Customer service, customer service, customer service.  In retrospect I don’t know why I was surprised.  Russ Vernon didn’t leave much to chance, from product to presentation to personnel.

I also remember, even more decades ago, that Russ saved grapes that were taken off sale for Butch, my friends the Fryes’ pet monkey. Early recycling.

Dear Jim: I love the story about the monkey. A lot happened at that place behind the scenes. It’s the only food store I know of in our area that bought small amounts of exotic produce directly from farmers and gatherers. People would take in a quart of yellow raspberries from their backyard or a clutch of morel mushrooms they found in the woods, and the store was happy barter.

From Mike Vrobel, Dad Cooks Dinner:
Jane, you inspired me to write up my own goodbye to West Point Market:

Dear Mike: Your tribute is so well-written.
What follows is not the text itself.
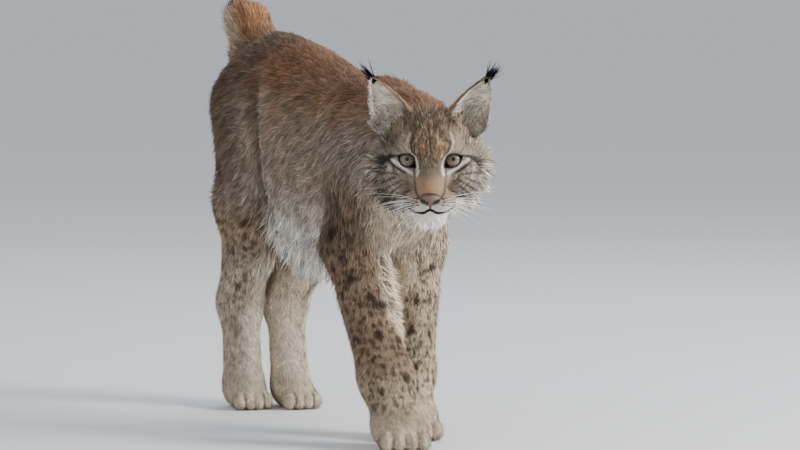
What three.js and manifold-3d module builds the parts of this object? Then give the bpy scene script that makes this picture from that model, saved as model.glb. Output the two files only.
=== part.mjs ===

I know you wrote the email just to me, but I’m sharing so others can enjoy your essay.
Mark Auburn of Akron sent along a helpful bit of information for those trying to find achiote powder. If you have annatto seeds and don’t want to go to the bother of grinding them, steep a tablespoon of the seeds in a cup of hot vegetable oil to create a “long-lasting, deeply colored, flavorful” infusion that may be used in place of achiote powder, as it is in Puerto Rico.
Thanks, Mark.

From David R., Akron:
I have some veal shanks for osso buco and need more.  I used to get them through West Point.  Is there any place in the area that carries them, or will take orders? If I can’t get the cut reasonably soon, is there a meat I can use with what I have to supplement it without sacrificing too much?

Dear David: Try Kirbie Meats in Stow. If butcher David Burns doesn’t have them on hand, he can probably order them. Or you could drive to West Side Market in Cleveland, or just use the beef shanks available in many supermarkets.